NEP subtly alters crucial definitions that have emerged in course of anti-caste, feminist, and Left struggles. In the definition of Socio-Economically Disadvantaged Groups, gender is referred to as an identity, caste is reduced to Scheduled Castes, while class as a category is absent (Section 6.2). As already stated, teaching students about our constitutional rights are downplayed in the learning objectives. This seeks to limit the extent to which education can remain a site from which a powerful ideological challenge to the current matrix of power can emerge.

Big corporations are clearly set to gain from this milieu and no wonder they have played a major role in pushing the NEP through. Supposedly ‘benevolent’ corporate organizations such as the Azim Premji Foundation are in fact playing an important role in the syllabus alteration process that is underway.

In multiple ways, the NEP normalizes the current deeply unequal and exploitative employment landscape and seeks to mould schools, colleges, and universities to suit the same.

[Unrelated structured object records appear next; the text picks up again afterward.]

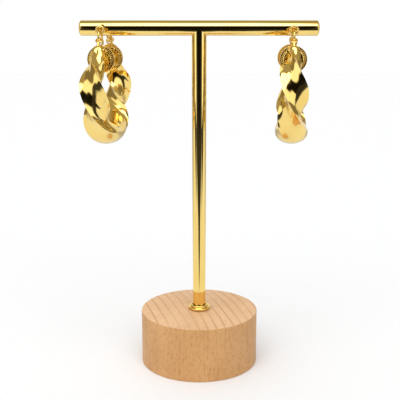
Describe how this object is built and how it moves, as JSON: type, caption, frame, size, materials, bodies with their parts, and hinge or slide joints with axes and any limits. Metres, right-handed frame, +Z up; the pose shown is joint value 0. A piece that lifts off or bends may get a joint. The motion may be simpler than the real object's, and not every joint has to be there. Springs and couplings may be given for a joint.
{
  "type": "pair of twisted hoop earrings on a T-bar display stand",
  "caption": "Chunky twisted hoop earrings with small hanging coins, hung from the cross bar of a polished T-bar stand with a round turned wooden base.",
  "frame": {"origin": "centre of the wooden base's underside", "axes": "+Z up along the post; X along the cross bar; -Y is the front, from which the hoops are seen edge-on"},
  "size_m": [0.0984, 0.0506, 0.1478],
  "materials": {
    "beech": "sanded, waxed",
    "stand_metal": "polished gold plate",
    "flange_metal": "polished gold plate",
    "ear_wire_metal": "polished gold plate",
    "ring_metal": "polished gold plate",
    "coin_metal": "struck relief, gold plate",
    "hoop_metal": "polished gold plate"
  },
  "bodies": {
    "stand": {"wood_base": "beech", "foot_flange": "flange_metal", "t_stand": "stand_metal", "ear_wire_left": "ear_wire_metal", "ear_wire_right": "ear_wire_metal"},
    "earring_left": {"hoop_left": "hoop_metal", "jump_ring_left_front": "ring_metal", "coin_left_front": "coin_metal", "jump_ring_left_back": "ring_metal", "coin_left_back": "coin_metal"},
    "earring_right": {"hoop_right": "hoop_metal", "jump_ring_right_front": "ring_metal", "coin_right_front": "coin_metal", "jump_ring_right_back": "ring_metal", "coin_right_back": "coin_metal"}
  },
  "joints": [
    {"name": "swing_left", "type": "hinge", "parent": "stand", "child": "earring_left", "pos_m": [-0.0386, 0, 0.144], "axis": [0.1994, 0.9799, 0], "range_deg": [-30, 30]},
    {"name": "swing_right", "type": "hinge", "parent": "stand", "child": "earring_right", "pos_m": [0.0386, 0, 0.144], "axis": [0.0698, 0.9976, 0], "range_deg": [-30, 30]}
  ]
}
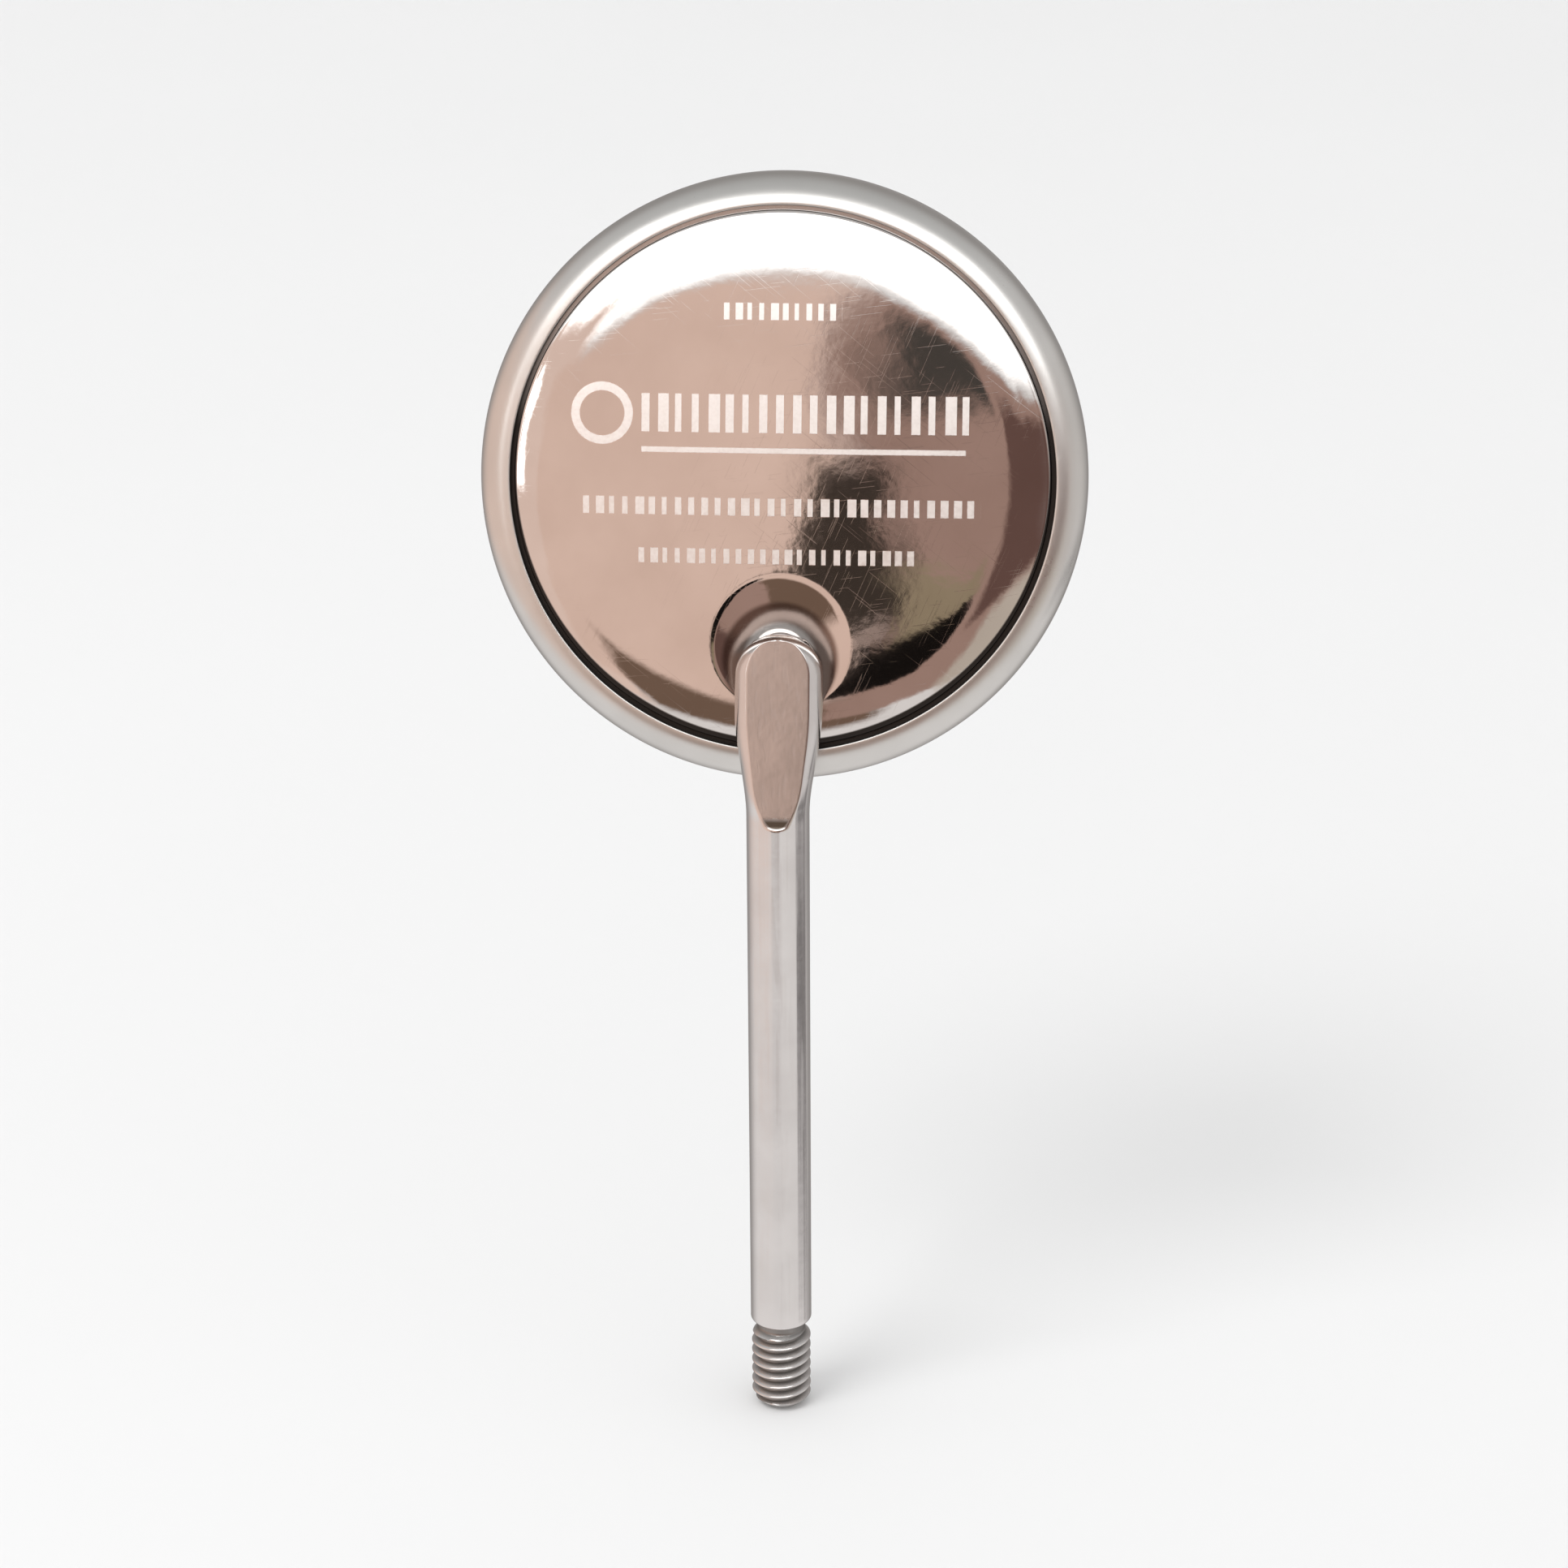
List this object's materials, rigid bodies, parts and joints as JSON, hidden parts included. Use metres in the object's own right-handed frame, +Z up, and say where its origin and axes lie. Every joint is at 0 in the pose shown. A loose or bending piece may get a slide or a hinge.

It thus seeks to create a socio-economic milieu that is suited to big corporate domination – another face of the communal-corporate Raj. The challenge to NEP will therefore also have to be integrated with the ongoing battles against Company Raj.

Lastly, as far as history is concerned, it is necessary to project a counter-narrative through old and new networks of historians. The organizational challenge that it brings along is perhaps greater than the narrative challenge. As we project a counter-narrative, we must look for ways to de-couple history from the ongoing Hindutva quest for retroactive justice. A tall order indeed, or maybe a tough battle that can still be won!